● Short problem: Every entry needs to be reproduced exactly.

····················

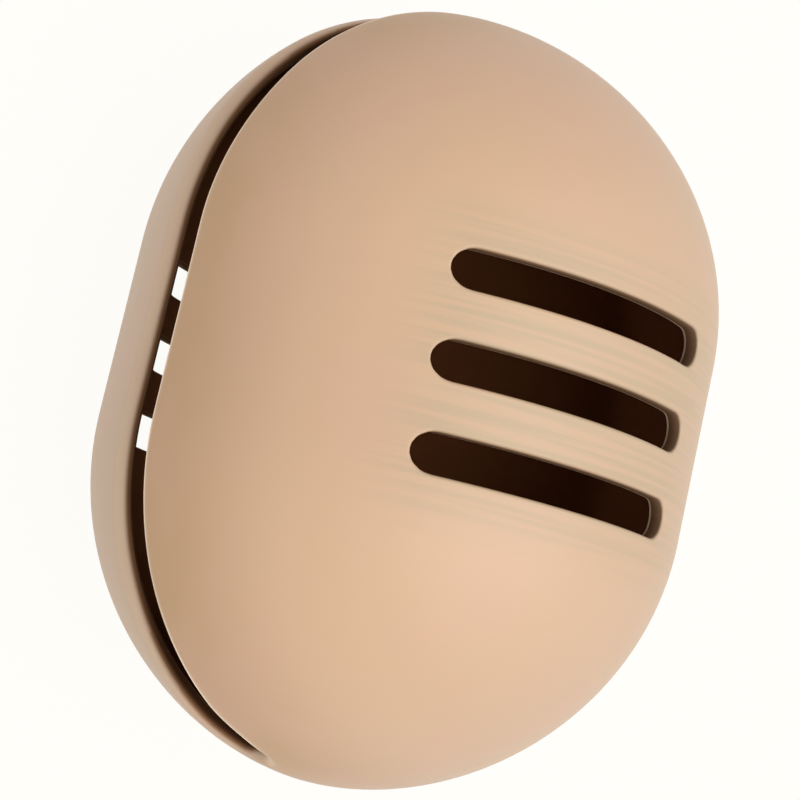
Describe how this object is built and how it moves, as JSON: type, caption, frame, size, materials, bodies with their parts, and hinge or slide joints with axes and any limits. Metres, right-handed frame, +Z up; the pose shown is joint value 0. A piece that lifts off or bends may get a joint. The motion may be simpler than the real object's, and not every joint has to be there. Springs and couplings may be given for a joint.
{
  "type": "makeup sponge case",
  "caption": "Soft silicone pill-shaped case for a makeup sponge, with a mouth slit along one side and vents through both faces.",
  "frame": {"origin": "middle of the case's box at the small flat foot that it lies on", "axes": "+Y along the length, +Z up through the vented faces, -X towards the mouth, +X towards the flexing wall"},
  "size_m": [0.0684, 0.0888, 0.0675],
  "materials": {
    "silicone": "matte beige silicone rubber"
  },
  "bodies": {
    "rear_half": {"rear_shell": "silicone", "hinge_wall": "silicone"},
    "front_half": {"front_shell": "silicone"}
  },
  "joints": [
    {"name": "mouth_hinge", "type": "hinge", "parent": "rear_half", "child": "front_half", "pos_m": [0.0344, 0, 0.0335], "axis": [0, 1, 0], "range_deg": [-3.2, 20], "stiffness_Nm_per_rad": 0.4, "deforming": ["hinge_wall"]}
  ]
}
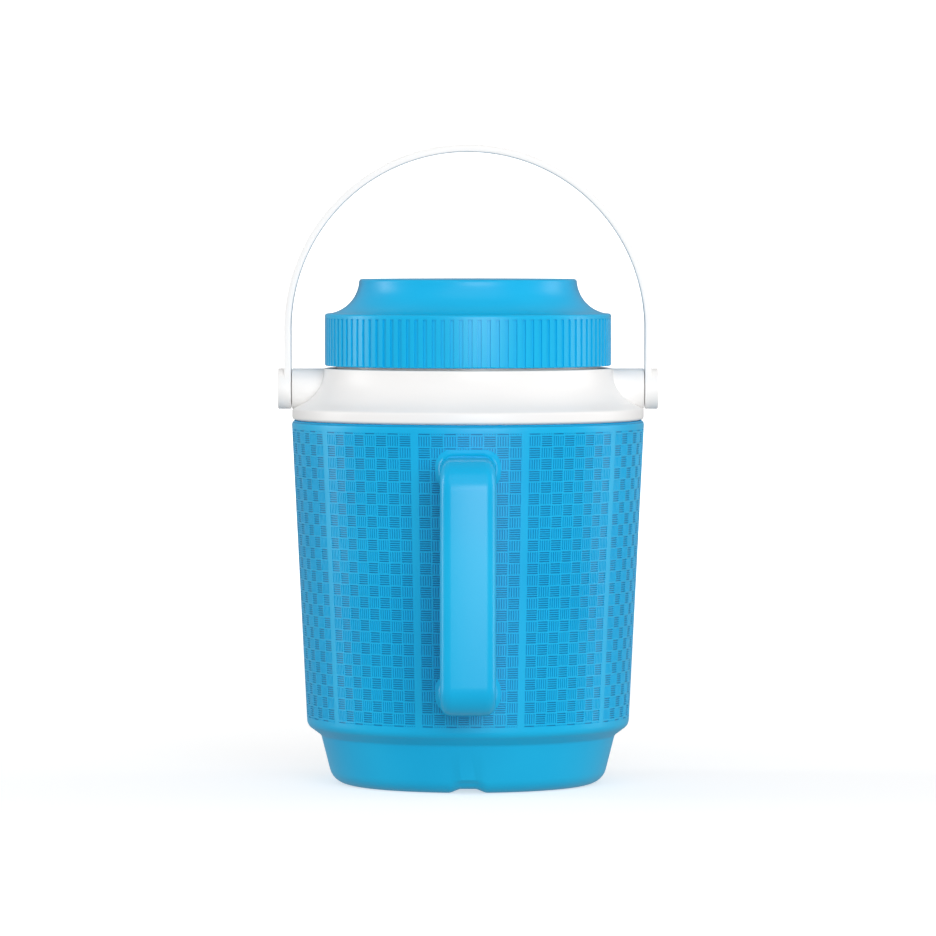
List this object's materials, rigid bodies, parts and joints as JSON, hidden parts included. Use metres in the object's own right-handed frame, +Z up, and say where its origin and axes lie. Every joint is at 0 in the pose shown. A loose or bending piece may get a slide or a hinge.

····················

● Result of the exercise:
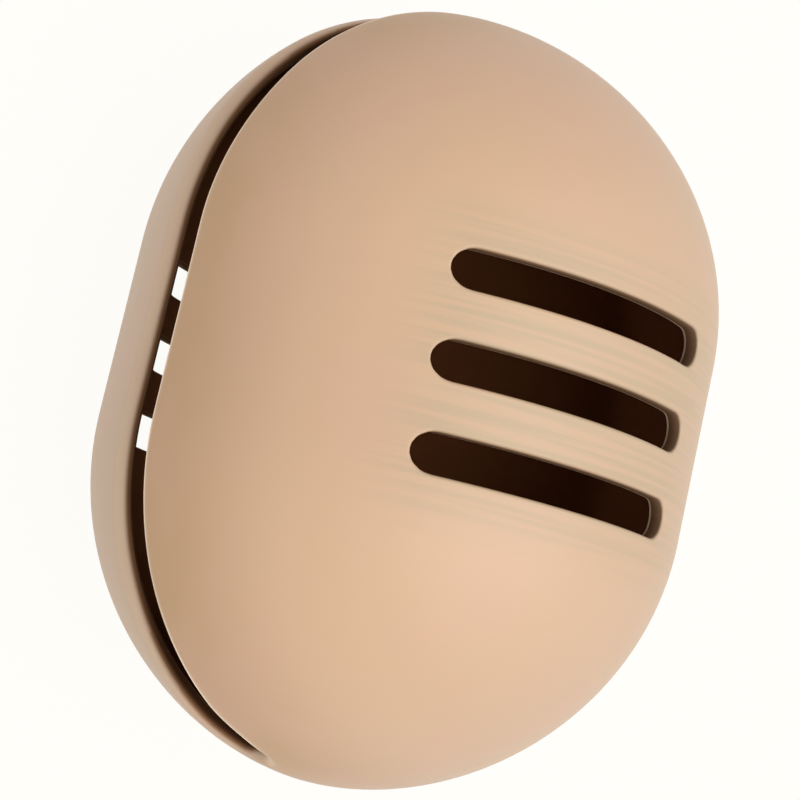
Describe how this object is built and how it moves, as JSON: type, caption, frame, size, materials, bodies with their parts, and hinge or slide joints with axes and any limits. Metres, right-handed frame, +Z up; the pose shown is joint value 0. A piece that lifts off or bends may get a joint. The motion may be simpler than the real object's, and not every joint has to be there. Springs and couplings may be given for a joint.
{
  "type": "makeup sponge case",
  "caption": "Soft silicone pill-shaped case for a makeup sponge, with a mouth slit along one side and vents through both faces.",
  "frame": {"origin": "middle of the case's box at the small flat foot that it lies on", "axes": "+Y along the length, +Z up through the vented faces, -X towards the mouth, +X towards the flexing wall"},
  "size_m": [0.0684, 0.0888, 0.0675],
  "materials": {
    "silicone": "matte beige silicone rubber"
  },
  "bodies": {
    "rear_half": {"rear_shell": "silicone", "hinge_wall": "silicone"},
    "front_half": {"front_shell": "silicone"}
  },
  "joints": [
    {"name": "mouth_hinge", "type": "hinge", "parent": "rear_half", "child": "front_half", "pos_m": [0.0344, 0, 0.0335], "axis": [0, 1, 0], "range_deg": [-3.2, 20], "stiffness_Nm_per_rad": 0.4, "deforming": ["hinge_wall"]}
  ]
}
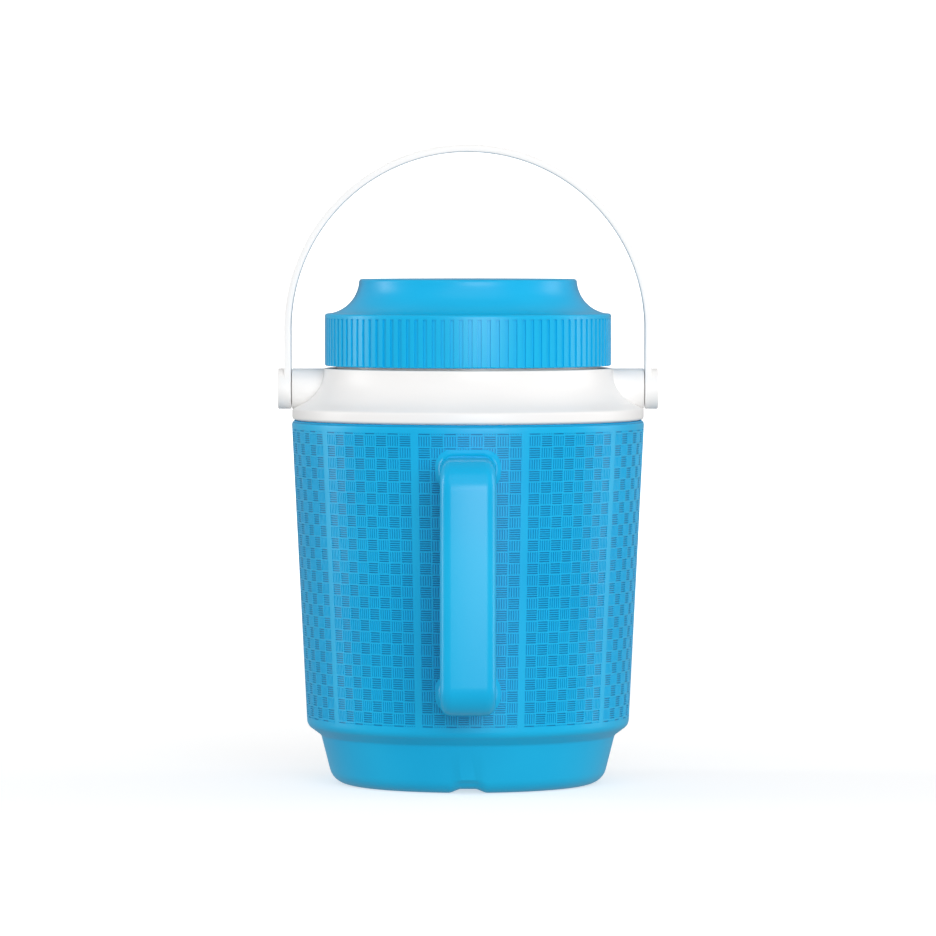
List this object's materials, rigid bodies, parts and joints as JSON, hidden parts included. Use metres in the object's own right-handed frame, +Z up, and say where its origin and axes lie. Every joint is at 0 in the pose shown. A loose or bending piece may get a slide or a hinge.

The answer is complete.